If you sacrifice your values, and vision for something like money, you will now have created a job for yourself and when things get tough you might not have the grit to push through the defining set back that WILL happen. This is what separates success from failure.

Do what you say you’ll do.
People will screw you over. Point to the fine print. Straight up lie.
Don’t sink to their level. People who will build a sustainable business with truly unlimited potential are the ones that tell the truth, do what they say, and don’t screw people over.

Word gets around, and when you go out of your way to help people, they remember it… forever… especially when that person is in a weaker position than you. More than likely you are in that spot right now and have been.

Think about those who have gone out of your way to help you when they didn’t have to.

You will remember them forever. AND when someone does this for you, make sure you try out their advice and report back to them the results. Or if they give you a book to read or software to try, report back to them what learned, how you put it into practice, and how it turned out.

Following up to show that they didn’t waste their time helping you is the absolute best thanks you can give.

Stay healthy. This is soo important you really won’t know until you do it.
After literally ONLY 1 WEEK of exercise, you will have more energy and confidence.
It’s hard work, but has exponential returns… and the more you do it the more you want to.

This means exercise/sport, meditation, sleep, healthy diet.

And no fad diets… we all know what is healthy and what isn’t. Eat real whole foods, and keep it simple.

What platform/tools do you use for your business?

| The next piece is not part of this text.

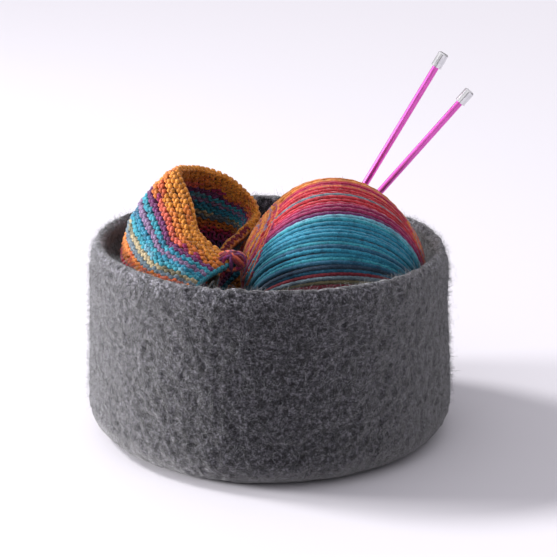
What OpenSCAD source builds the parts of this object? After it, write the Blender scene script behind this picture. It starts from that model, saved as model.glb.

Keep things simple… don’t fool yourself to death.
No tool is going to save your company if no one will pay for what you’re selling

  • Shopify - for ecommerce focused businesses
  • Bold apps - amazing apps that fill the gaps in Shopify’s platform
  • Squarespace, ucraft, wix - all good, easy to use website platforms
  • Mailchimp (start here) - email marketing / management
    Klaviyo (advanced ecomm)
  • Sumo, Privy - email collection… you need to OWN your customer list
  • Slack - team communications
  • Trello - project management / crm / information and idea collection
  • Google apps for business - email, domains, cloud storage, and more
  • Dashlane - password management

What have been the most influential books, podcasts, or other resources?

I believe mindset is more important than specific tactics, so most of the resources below are focused on developing the mindset you need to not only find success but get up from the inevitable failures that will cause most people to quit.

Books

Podcasts

  • MCEO Project (itunes, spotify, google)
    It’s vulgar, simple, and 100% true… if you find yourself getting mad because he’s calling out behavior you do, just stop and think about it. Dig into why you’re reacting negatively.

Advice for other entrepreneurs who want to get started or are just starting out?

The biggest tips (especially for those just starting out) are really very very simple.

There is ABSOLUTELY NO NEED to get ahead of where your skills are at and overcomplicate things.

  • Write down your goals, then make a plan for how to achieve them.
    This step is utterly essential. Life’s Purpose Exercise (I’ll set up a website before you publish with this)
  • Profitable sales cure literally everything
    (prove your idea will make money before you spend it)
  • Listen to, and carefully consider advice, but trust your gut
    … and make sure the advice you consider is coming from someone that has already learned -from experience- what they are advising you on.
  • Don’t get ahead of yourself.
    Work on solving what problems are directly in front of you at that moment, one thing at a time.
  • You already have the answers inside of you!
    Don’t worry about the problems that are in the future… they don’t exist yet!

Every single person knows the very next steps should be.
You NEED to write down your goals… This gives you a point to aim for.

The path will never be straight and easy, but as long as you remind yourself of your goals DAILY, you will, at the very least, have an idea of what you should be working on next to get you one step closer to your goal.

We often create problems in our head about future issues that may not actually exist in reality. Don’t worry about the future, worry about what is in front of you that can bring you the tiniest step closer to your goals.